For me, pieces aren’t planned. My writing often sprouts from the seed of a sensory experience: sight, smell, sound, touch, or taste. I love how a scent has the ability to transport us to another time and place. I can also get caught on sound, on a rhythm, or a rhyming phrase and then end up writing something spiraling out from that. I actually remember: “calcium wreath of tight-fitting teeth” and “never trust your heart to a part that spreads apart” were how the cannibals in Common Ancestor started rhyming—with those phrases.

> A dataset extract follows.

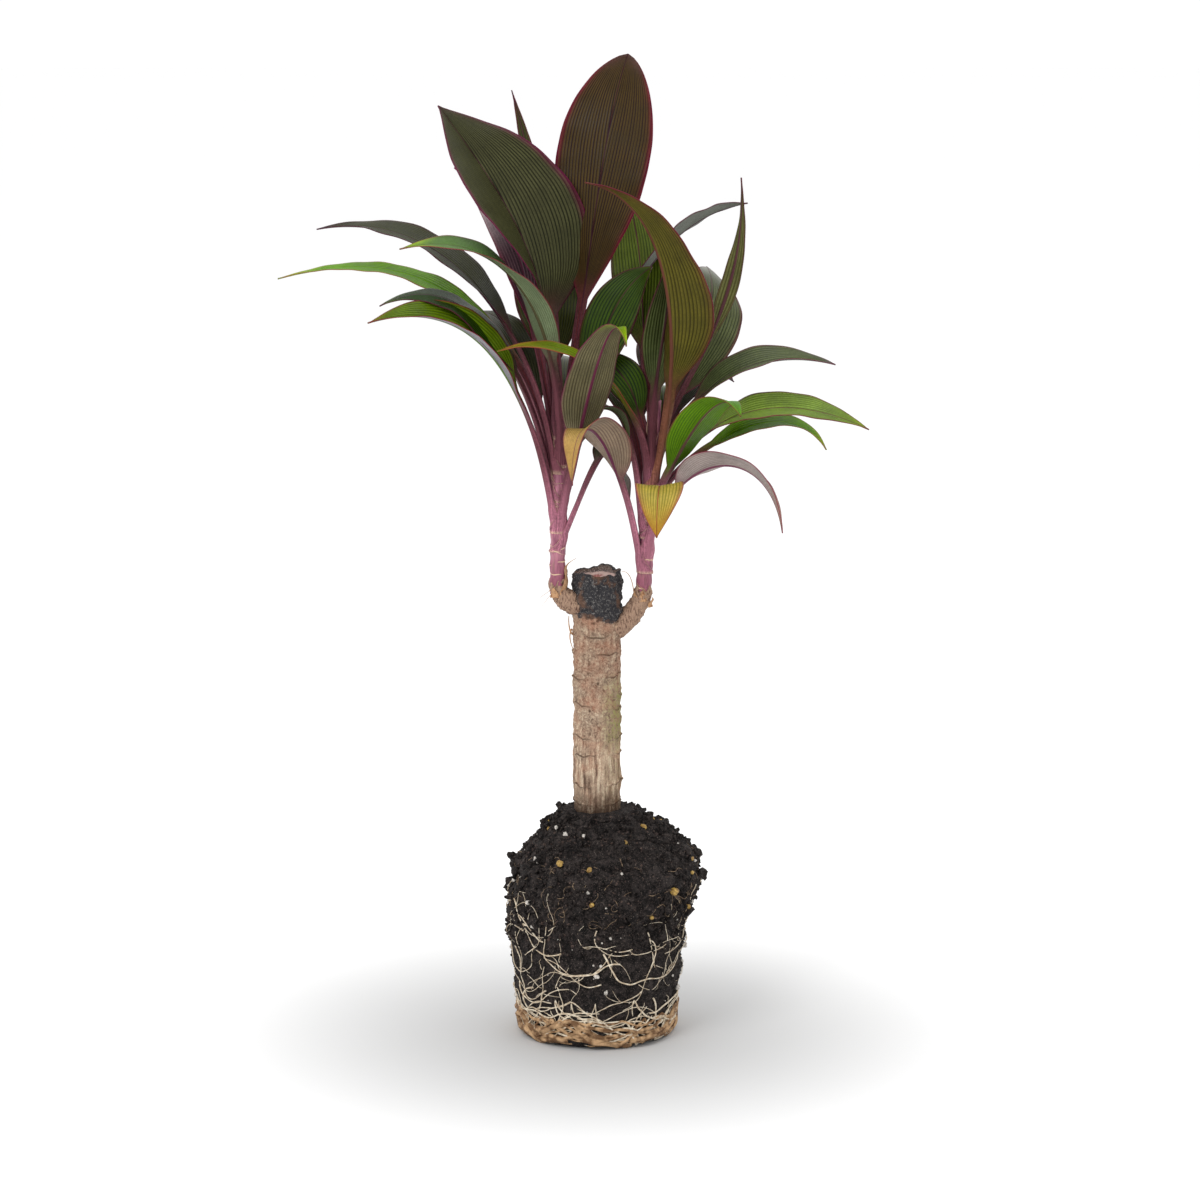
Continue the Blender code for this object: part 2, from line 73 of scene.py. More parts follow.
# ---- leaves. foot: height of the petiole's foot. side: compass side of the stem it grows on
# (0 right, 90 back, 180 left, 270 front). lean: lean from upright at the foot, held for about
# push. reach, rise, bearing: where the tip is, seen from the foot. dip: lean at the tip (over
# 90 hangs) towards swing, held for about pull. petiole: its share of the length. width: widest
# blade, at peak of its length. turn, twist: roll of the blade about its midrib at the base,
# and how much more by the tip. fold: how far each half is folded up. base, point: how its
# outline narrows to the base and to the tip, under 1 for a blunt end and 3 for a drawn-out one.
# look: its row in LOOKS.
Leaf = namedtuple(
    "Leaf",
    "name shoot foot side lean push reach rise bearing dip swing pull"
    " petiole width peak turn twist fold base point look",
)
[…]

I write both poetry and fiction and things that are in-between. The editing process is different! In poetry, I think the shape of the poem—the space holding it, or the space it’s holding—is vital, and then how the poems are put together as a collection. Any piece can stand alone, but when the poems are read together, the ordering should be drawing a reader forward and supporting the narrative.



And finally, can you talk about your upcoming projects? I’m so excited for them, Jenny! It’s such a pleasure talking to you, as always!

Oh, thank you Dorothy! You know how much I enjoy talking with you too! And thank you for asking about projects. I have a story collection, I Am Faithful, that is just out, and I’m working on two things: a novel and a poetry collection. The novel is set in Maine, where I grew up and very loosely involves a cult. The poetry collection is a research-based interrogation of morality panics. “A Brief History of Motivations” is part of that collection.

It’s nice working on a long form piece and short form pieces at the same time. If I’m struggling with one, or don’t have the time I’d like to do the thing I think I need to, I can flip to the other. I’m hoping to have a really productive Spring and Summer. Cross your fingers for me!